Parameters of cerebral hemodynamics in Table 2 indicate that in all modes of ventilation besides sHFJV cerebral hypoperfusion developed (normal ranges of CPP – 80-100 mmHg). Incidentally, CPP was in normal ranges, which may be associated with the absence of depression of systemic hemodynamics and much lower ICP in high-frequency ventilation. It is worth to emphasize that characteristics of cerebral perfusion in HFJV did not depend on the severity of consciousness disturbance since the condition of the patients in sHFJV was significantly worse than those on spontaneous breathing or supportive ventilation, and did not differ from those who were on volume-controlled ventilation (according to Glasgow Coma Scale). The fact that attracts attention is that ICP is much lower in high-frequency ventilation. This phenomenon is quite important; because it allows us to be convinced, that high-frequency ventilation is one of the factors preventing the progression of cerebral hypertension in comatose conditions.

Table 2. Changes in intracranial and cerebral perfusion pressures two hours after ventilation with particular mode

In conclusion, we can stress that CMV mode has negative effects in which venous return may be disturbed and consequently cardiac output may be depressed. Decrease in cardiac output result in reduction of CPP which in turn leads to spasm of pial vessels, and dilation reserve does not react to increased tone of pial vessels. In SIMV and BiPAP we can observe such interaction of autoregulation parameters of cerebral circulation and systemic hemodynamics as in CMV. High-frequency ventilation does not have negative effects intrinsic to conventional ventilation. In the presence of maintained or increased cardiac output, chances to keep cerebral perfusion are more.

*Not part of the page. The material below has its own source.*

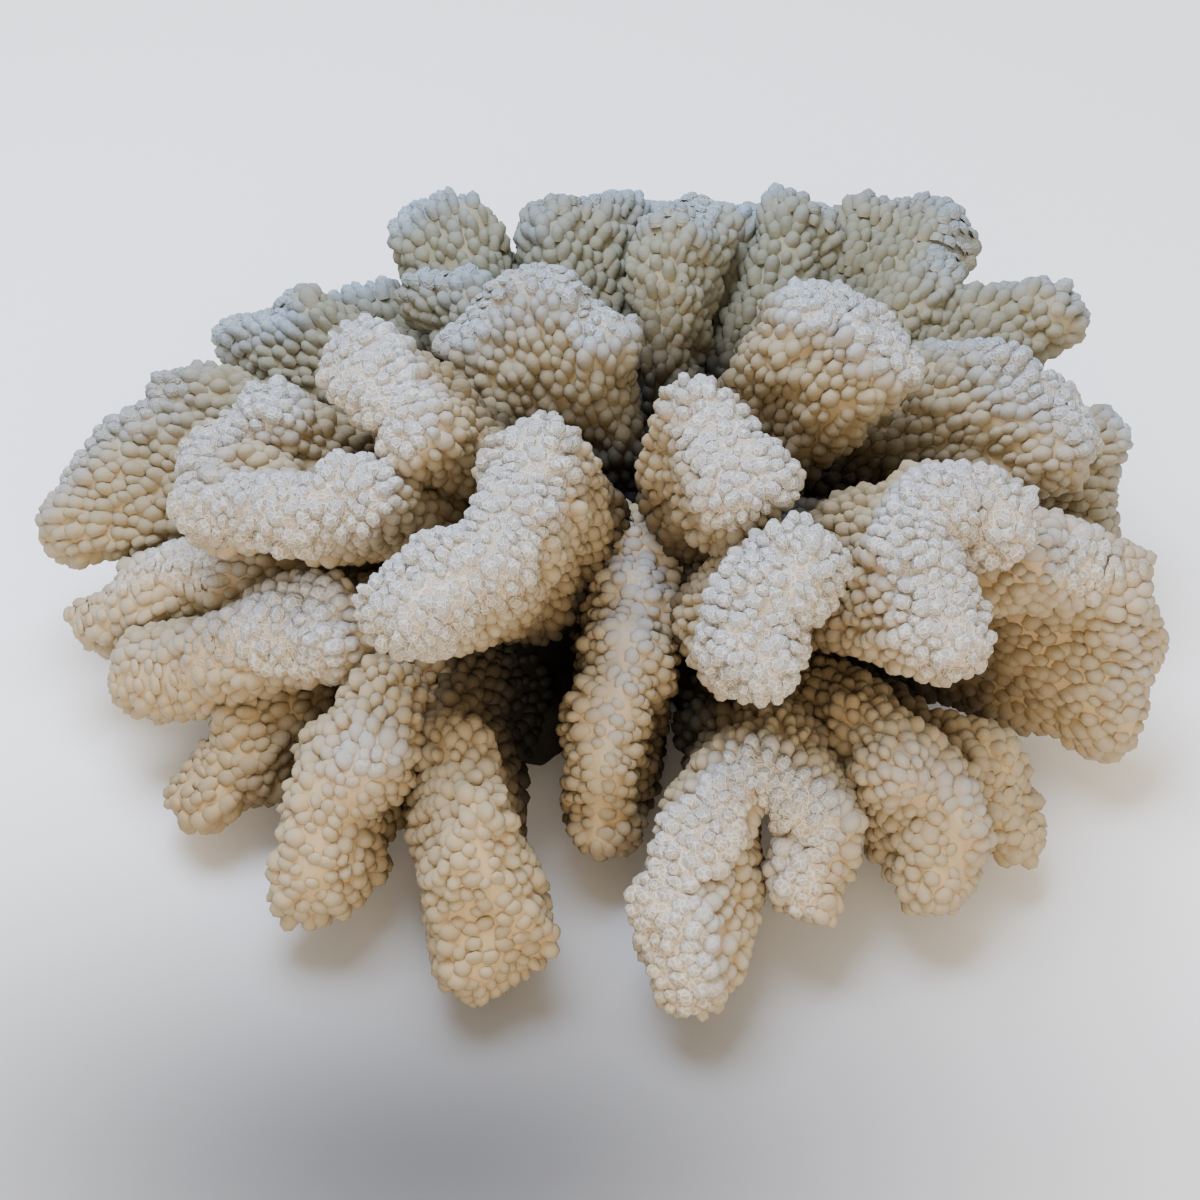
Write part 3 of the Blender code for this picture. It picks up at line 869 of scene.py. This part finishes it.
BLADES = [
    Blade("front_finger", (0, -36, 14),
          ((2, -27, 44), (0, -48, 41), (-4, -67, 31), (-6, -79, 16)), 11, 0.6, Tone.OCHRE),
    Blade("front_left_leg", (-45, -42, 25), ((-28, -96, 36), (-24, -107, 15)), 5.3, 2.15, Tone.TAN),
    Blade("front_left_fan", (-44, -35, 22), ((-47, -80, 35), (-55, -86, 27), (-58, -94, 16)), 9),
    Blade("front_right_leg", (34, -52, 22),
          ((31, -97, 19), (33, -89, 28), (25, -84, 34), (12, -94, 33), (6, -104, 26), (10, -114, 14)),
          7.3, 1.15, Tone.WHITE),
    Blade("front_right_fan", (36, -44, 20), ((50, -80, 31), (56, -86, 28), (57, -90, 17)), 9, 1, Tone.PALE),
    Blade("front_right_low_lobe", (44, -48, 15), ((66, -71, 24), (72, -76, 15)), 7, 1, Tone.TAN),
    Blade("front_crooked_blade", (-16, -34, 46),
          ((-18, -49, 81), (-21, -64, 78), (-28, -74, 74), (-40, -78, 69)), 8.2, 1.1, Tone.WHITE),
    Blade("front_upper_knob", (12, -24, 50), ((13, -44, 84), (20, -56, 79)), 8.7, 1, Tone.PALE),
    Blade("front_nose", (20, -42, 42), ((28, -72, 73), (23, -79, 70), (21, -84, 64)), 9.5, 1, Tone.WHITE),
    Blade("left_front_fan", (-38, -30, 26),
          ((-94, -44, 24), (-82, -49, 30), (-70, -52, 40), (-60, -54, 42)), 8.5, 1.1, Tone.PALE),
    Blade("left_front_low_lobe", (-38, -34, 18), ((-74, -56, 19), (-82, -64, 13)), 8.8, 1, Tone.OCHRE),
    Blade("left_small_blade", (-48, -20, 28),
          ((-79, -30, 37), (-92, -27, 34), (-104, -27, 23)), 7.5, 1, Tone.PALE),
    Blade("left_outer_fan", (-50, 0, 32), ((-91, 13, 47), (-103, 6, 41), (-113, -6, 32)), 9, 1, Tone.PALE),
    Blade("left_cup", (-36, -18, 44),
          ((-71, -16, 66), (-81, -25, 62), (-79, -38, 60), (-65, -46, 65), (-50, -46, 70)),
          7.5, 1, Tone.PALE),
    Blade("left_upper_arm", (-24, -14, 50), ((-51, -18, 79), (-46, -29, 80), (-41, -36, 78)), 8),
    Blade("left_back_blade", (-40, 16, 32), ((-78, 38, 46), (-70, 38, 49)), 9.3),
    Blade("back_left_fan", (-24, 26, 38), ((-43, 58, 60), (-35, 58, 61)), 7.8),
    Blade("back_left_lobe", (-32, 24, 28), ((-59, 54, 40), (-54, 55, 41)), 7),
    Blade("centre_fan", (-12, -2, 44), ((-31, 9, 66), (-23, 13, 73), (-12, 12, 74), (-7, 7, 67)), 8),
    Blade("centre_back_lobe", (-18, 12, 38), ((-40, 36, 59), (-35, 34, 60)), 7.5),
    Blade("back_twin_lobe", (-8, 26, 38), ((-16, 56, 62), (-7, 62, 59), (1, 70, 54)), 8),
    Blade("back_column", (6, 14, 42), ((9, 42, 68), (13, 53, 66)), 7.8),
    Blade("back_narrow_blade", (16, 30, 34), ((24, 64, 57), (27, 69, 54)), 6.5),
    Blade("back_right_blade", (22, 22, 38), ((35, 56, 62), (39, 59, 59)), 7.2),
    Blade("back_right_fan", (32, 18, 38), ((52, 63, 58), (62, 60, 60), (67, 50, 61), (63, 40, 59)), 7.2),
    Blade("right_top_blade", (24, -6, 50), ((36, -2, 79), (42, -3, 80), (47, -10, 75)), 9),
    Blade("right_back_blade", (40, 14, 34), ((73, 36, 53), (87, 30, 58)), 8),
    Blade("right_broad_blade", (40, 0, 36), ((66, 12, 56), (76, 4, 60), (87, -7, 53)), 8.2, 1, Tone.PALE),
    Blade("right_outer_blade", (52, 2, 24), ((97, 13, 37), (95, 4, 24)), 8),
    Blade("right_hook", (32, -30, 42),
          ((68, -51, 66), (60, -49, 71), (53, -57, 71), (53, -69, 65), (57, -75, 60)), 7.5, 1.1, Tone.PALE),
    Blade("right_square_blade", (46, -26, 28),
          ((79, -41, 49), (93, -39, 44), (94, -47, 17)), 8.8),
    Blade("dark_stub", (-11, -29, 15), ((-15, -46, 10), (-18, -48, 8)), 5.7, 1, Tone.STAINED, None),
    Blade("rear_far_left", (-42, 14, 18), ((-82, 40, 26), (-86, 32, 14))),
    Blade("rear_left", (-28, 22, 20), ((-58, 55, 28), (-53, 62, 15))),
    Blade("rear_middle_left", (-14, 34, 18), ((-32, 77, 28), (-24, 84, 15))),
    Blade("rear_middle_right", (16, 34, 18), ((8, 80, 30), (18, 85, 16))),
    Blade("rear_right", (26, 28, 20), ((42, 75, 29), (40, 80, 15))),
    Blade("rear_far_right", (36, 20, 18), ((68, 56, 27), (72, 51, 14))),
    Blade("right_low_blade", (46, 12, 18), ((82, 36, 22), (86, 28, 13)), 8),
]


def main() -> None:
    """Builds the colony and the studio."""
    logging.basicConfig(level=logging.INFO, format="%(message)s")
    finish = CoralFinish()
    Trunk().build(finish)
    for number, blade in enumerate(BLADES):
        blade.build(finish, number)
    Studio().build()


if __name__ == "__main__":
    main()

In sHFJV, it is seen that resistance of pial vessels (Pi) and ICP are significantly lower and dilation reserve is higher (OC). These all prevent development of severe spasm and brain ischemia. In both modes of conventional mechanical ventilation perfusion disturbance is apparent which is associated with substantial increase in vascular resistance of pial-capillary system.

5. Conclusions

Application of sHFJV as respiratory support in combined STBI makes favorable conditions for central hemodynamics and cerebral perfusion is considered as optimal mode of respiratory support in complex care of comatose conditions.

Absence of cerebral perfusion depression and integrity of autoregulation of cerebral circulation attest that during this mode of ventilation all processes of cerebral perfusion are adequately supplied.

Hence, high-frequency ventilation is more physiological and safer for patients with combined STBI.

ACKNOWLEDGEMENTS

We are grateful to Dr. Mahkamov K.E. for his counsel to and support of the Neurosurgical ICU and his insightful comments on the manuscript.

The authors declare no conflict of interest.

This study does not include the involvement of any budgetary, grant or other funds.

The article is published for the first time and is part of a scientific work.